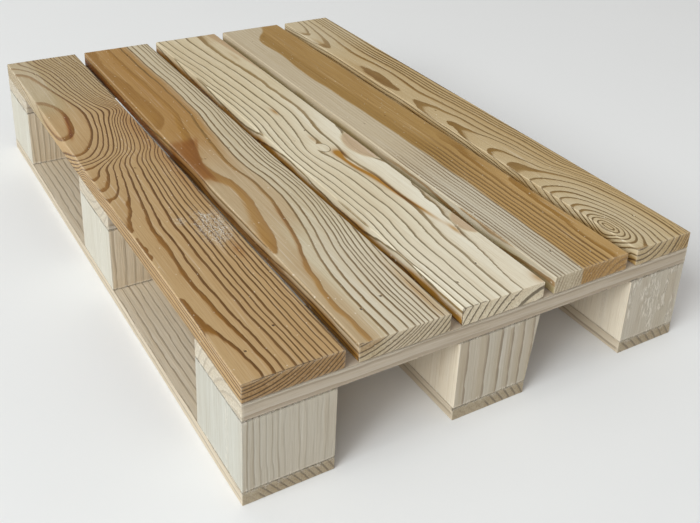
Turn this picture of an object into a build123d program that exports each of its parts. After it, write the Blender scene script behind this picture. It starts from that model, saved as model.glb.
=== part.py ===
"""Small wooden pallet: five deck boards on three stringers, nine blocks and three skids.

Millimetres, +Z up, origin on the floor under the middle of the pallet. X runs along the deck
boards, from the rear row of blocks to the front row. Y runs across them, from left to right.
The deck boards, stringers, blocks and skids are stacked face to face and nailed together.
"""
import math
import os

from build123d import *

# ---- Driving dimensions ----
length = 600.0              # deck boards and skids, along X

deck_thickness = 15.0
stringer_thickness = 14.0
block_height = 60.0
skid_thickness = 11.0

deck_board_width = 75.0     # deck boards 1 to 4
last_board_width = 60.0     # deck board 5, ripped narrower to finish the deck
deck_gap = 10.0             # open joint between two deck boards

end_row_length = 75.0       # front and rear stringers and blocks, along X
middle_row_length = 80.0    # middle stringer and blocks, along X

left_block_width = 70.0     # left blocks and left skid
centre_block_width = 75.0   # centre blocks, under the stringers
centre_skid_width = 68.0    # centre skid, and the foot that the centre blocks lean in to
right_block_width = 61.0    # right blocks and right skid

deck_edge_radius = 1.2      # planed deck boards
rough_edge_radius = 0.6     # sawn stringers and skids

# ---- Fasteners: brads through the deck from above, nails through the skids from below ----
brad_head_radius = 1.1
brad_shank_radius = 0.8
brad_head_thickness = 0.8
brad_sink = 0.7             # head below the deck's top face
brad_block_bite = 11.0      # depth of a long brad in the block
brad_stringer_cover = 4.0   # stringer left below a short brad's point
brad_spots = ((6.0, -18.0), (-6.0, 6.0))    # X and Y from the middle of the crossing
brad_wander = 2.5           # how far the hand-held nailer strays from those spots
brad_turns = (2.3, 1.7, 2.9)    # what each board, row and spot adds to the stray's angle, radians
brad_side_turn = 1.4        # how much faster that angle runs for Y than for X

nail_head_radius = 2.6
nail_shank_radius = 1.1
nail_head_thickness = 1.0
nail_sink = 0.5
nail_block_bite = 24.0
nail_spots = ((20.0, 13.0), (-20.0, -13.0))

point_length = 2.5          # tapered tip of a brad or nail
point_radius = 0.2
hole_overrun = 1.0          # how far a recess cut runs past the face it opens in

# ---- Levels, from the floor up ----
skid_top = skid_thickness
block_top = skid_top + block_height
stringer_top = block_top + stringer_thickness
deck_top = stringer_top + deck_thickness

# ---- Deck boards across Y: number -> (low side, high side) ----
board_widths = [deck_board_width] * 4 + [last_board_width]
width = sum(board_widths) + deck_gap * (len(board_widths) - 1)
boards = {}
side = -width / 2
for number, board_width in enumerate(board_widths, start=1):
    boards[number] = (side, side + board_width)
    side += board_width + deck_gap

# ---- Rows along X: name -> (low end, high end) ----
rows = {
    "front": (length / 2 - end_row_length, length / 2),
    "middle": (-middle_row_length / 2, middle_row_length / 2),
    "rear": (-length / 2, -length / 2 + end_row_length),
}

# ---- Columns across Y: name -> (low side, high side at the foot, high side at the top) ----
centre_side = boards[3][0]
columns = {
    "left": (-width / 2, -width / 2 + left_block_width, -width / 2 + left_block_width),
    "centre": (centre_side, centre_side + centre_skid_width, centre_side + centre_block_width),
    "right": (width / 2 - right_block_width, width / 2, width / 2),
}
column_of_board = {1: "left", 3: "centre", 5: "right"}


def middle_of(span):
    return (span[0] + span[1]) / 2


def plank(x_span, y_span, z_span, along, radius):
    """A board between two corners, its four edges along the grain eased."""
    size = [high - low for low, high in (x_span, y_span, z_span)]
    blank = Pos(x_span[0], y_span[0], z_span[0]) * Box(*size, align=Align.MIN)
    return fillet(blank.edges().filter_by(along), radius)


def post(x_span, column):
    """A block, upright between skid and stringer. The centre column's high side leans."""
    low, foot, top = column
    outline = Plane.YZ * Polyline(
        (low, skid_top), (foot, skid_top), (top, block_top), (low, block_top), close=True
    )
    return Pos(X=x_span[0]) * extrude(make_face(outline), amount=x_span[1] - x_span[0], dir=(1, 0, 0))


def fastener(head_radius, head_thickness, shank_radius, total):
    """A brad or nail standing head up, with the top of its head at the origin."""
    head = Cylinder(head_radius, head_thickness, align=(Align.CENTER, Align.CENTER, Align.MAX))
    shank = Cylinder(shank_radius, total - point_length, align=(Align.CENTER, Align.CENTER, Align.MAX))
    tip = Cone(point_radius, shank_radius, point_length, align=(Align.CENTER, Align.CENTER, Align.MAX))
    return head + shank + Pos(Z=point_length - total) * tip


def recess(head_radius, sink):
    """The round hole over a sunk head, from the top of the head out past the face."""
    return Cylinder(head_radius, sink + hole_overrun, align=(Align.CENTER, Align.CENTER, Align.MIN))


def strayed(number, row_number, spot_number):
    """A small shift in X and Y, different for each brad."""
    per_board, per_row, per_spot = brad_turns
    turn = per_board * number + per_row * row_number + per_spot * spot_number
    return brad_wander * math.sin(turn), brad_wander * math.cos(brad_side_turn * turn)


def carve(wood, tools):
    """The wood with the fasteners' holes cut out of it."""
    for tool in tools:
        wood = wood - tool
    return wood


# ---- Brads: (board number, row name) -> solids and the recesses over their heads ----
brads = {}
brad_recesses = {}
for number, y_span in boards.items():
    if number in column_of_board:
        reach = deck_thickness + stringer_thickness + brad_block_bite
    else:
        reach = deck_thickness + stringer_thickness - brad_stringer_cover
    brad = fastener(brad_head_radius, brad_head_thickness, brad_shank_radius, reach - brad_sink)
    for row_number, (row, x_span) in enumerate(rows.items()):
        places = []
        for spot_number, (along, across) in enumerate(brad_spots):
            shift_x, shift_y = strayed(number, row_number, spot_number)
            x = middle_of(x_span) + along + shift_x
            y = middle_of(y_span) + across + shift_y
            places.append(Pos(x, y, deck_top - brad_sink))
        brads[number, row] = [place * brad for place in places]
        brad_recesses[number, row] = [place * recess(brad_head_radius, brad_sink) for place in places]

# ---- Nails: (column name, row name) -> solids and the recesses under their heads ----
nails = {}
nail_recesses = {}
nail = fastener(
    nail_head_radius, nail_head_thickness, nail_shank_radius,
    skid_thickness - nail_sink + nail_block_bite,
)
for column, (low, foot, _) in columns.items():
    for row, x_span in rows.items():
        places = []
        for along, across in nail_spots:
            x = middle_of(x_span) + along
            y = (low + foot) / 2 + across
            places.append(Pos(x, y, nail_sink) * Rot(X=180))
        nails[column, row] = [place * nail for place in places]
        nail_recesses[column, row] = [place * recess(nail_head_radius, nail_sink) for place in places]

# ---- Wood and fasteners, node by node ----
parts = {}

for number, y_span in boards.items():
    x_span = (-length / 2, length / 2)
    wood = plank(x_span, y_span, (stringer_top, deck_top), Axis.X, deck_edge_radius)
    for row in rows:
        wood = carve(wood, brads[number, row] + brad_recesses[number, row])
    parts[f"deck_board_{number}"] = wood
    parts[f"deck_brads_{number}"] = Compound([brad for row in rows for brad in brads[number, row]])

for row, x_span in rows.items():
    y_span = (-width / 2, width / 2)
    wood = plank(x_span, y_span, (block_top, stringer_top), Axis.Y, rough_edge_radius)
    for number in boards:
        wood = carve(wood, brads[number, row])
    parts[f"stringer_{row}"] = wood

for number, column in column_of_board.items():
    for row, x_span in rows.items():
        wood = post(x_span, columns[column])
        wood = carve(wood, brads[number, row] + nails[column, row])
        parts[f"block_{row}_{column}"] = wood

for column, (low, foot, _) in columns.items():
    wood = plank((-length / 2, length / 2), (low, foot), (0.0, skid_top), Axis.X, rough_edge_radius)
    for row in rows:
        wood = carve(wood, nails[column, row] + nail_recesses[column, row])
    parts[f"skid_{column}"] = wood
    parts[f"skid_nails_{column}"] = Compound([nail for row in rows for nail in nails[column, row]])

os.makedirs("parts", exist_ok=True)
for node, shape in parts.items():
    export_step(shape, f"parts/{node}.step")
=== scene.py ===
"""Wooden pallet: detailed timber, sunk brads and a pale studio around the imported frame.

Metres, +Z up. X runs along the deck boards towards the front row of blocks, Y across them from
left to right. Timber is worked out in millimetres and scaled when its mesh is made.

Every piece of timber is cut from its own log. A pith line and a list of ring radii give a ring
number at each point of the solid, so the grain joins up over faces, edges and sawn ends.
"""
import math

import bpy
import numpy as np
from mathutils import Matrix, Vector


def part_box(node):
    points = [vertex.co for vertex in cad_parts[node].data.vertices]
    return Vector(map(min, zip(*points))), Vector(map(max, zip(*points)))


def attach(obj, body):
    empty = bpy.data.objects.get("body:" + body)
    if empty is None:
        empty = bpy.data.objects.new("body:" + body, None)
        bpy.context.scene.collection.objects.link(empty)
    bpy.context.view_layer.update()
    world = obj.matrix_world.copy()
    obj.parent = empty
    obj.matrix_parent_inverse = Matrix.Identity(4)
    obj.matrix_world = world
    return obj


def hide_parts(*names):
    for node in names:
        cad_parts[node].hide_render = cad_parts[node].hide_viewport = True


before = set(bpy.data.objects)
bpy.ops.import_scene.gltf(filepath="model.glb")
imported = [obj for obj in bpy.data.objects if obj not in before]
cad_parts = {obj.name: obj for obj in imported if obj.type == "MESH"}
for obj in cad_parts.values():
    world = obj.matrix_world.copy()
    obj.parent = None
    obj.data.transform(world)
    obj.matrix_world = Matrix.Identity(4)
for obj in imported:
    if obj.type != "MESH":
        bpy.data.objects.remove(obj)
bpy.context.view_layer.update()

MM = 0.001
X, Y, Z = 0, 1, 2


# ---------------------------------------------------------------- numbers


def smooth(low, high, value):
    """0 below low, 1 above high, and an even S between them."""
    t = np.clip((value - low) / (high - low), 0.0, 1.0)
    return t * t * (3.0 - 2.0 * t)


def bell(value, middle, width):
    """1 in the middle, falling off over the width on both sides."""
    return np.exp(-(((value - middle) / width) ** 2))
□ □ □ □
# [Given problem]
Both the line with "for number, column" and the line with "from mathutils import Matrix, Vector" belong in the answer; write them out exactly, with every line between.

# [Result of this exercise]
for number, column in column_of_board.items():
    for row, x_span in rows.items():
        wood = post(x_span, columns[column])
        wood = carve(wood, brads[number, row] + nails[column, row])
        parts[f"block_{row}_{column}"] = wood

for column, (low, foot, _) in columns.items():
    wood = plank((-length / 2, length / 2), (low, foot), (0.0, skid_top), Axis.X, rough_edge_radius)
    for row in rows:
        wood = carve(wood, nails[column, row] + nail_recesses[column, row])
    parts[f"skid_{column}"] = wood
    parts[f"skid_nails_{column}"] = Compound([nail for row in rows for nail in nails[column, row]])

os.makedirs("parts", exist_ok=True)
for node, shape in parts.items():
    export_step(shape, f"parts/{node}.step")
=== scene.py ===
"""Wooden pallet: detailed timber, sunk brads and a pale studio around the imported frame.

Metres, +Z up. X runs along the deck boards towards the front row of blocks, Y across them from
left to right. Timber is worked out in millimetres and scaled when its mesh is made.

Every piece of timber is cut from its own log. A pith line and a list of ring radii give a ring
number at each point of the solid, so the grain joins up over faces, edges and sawn ends.
"""
import math

import bpy
import numpy as np
from mathutils import Matrix, Vector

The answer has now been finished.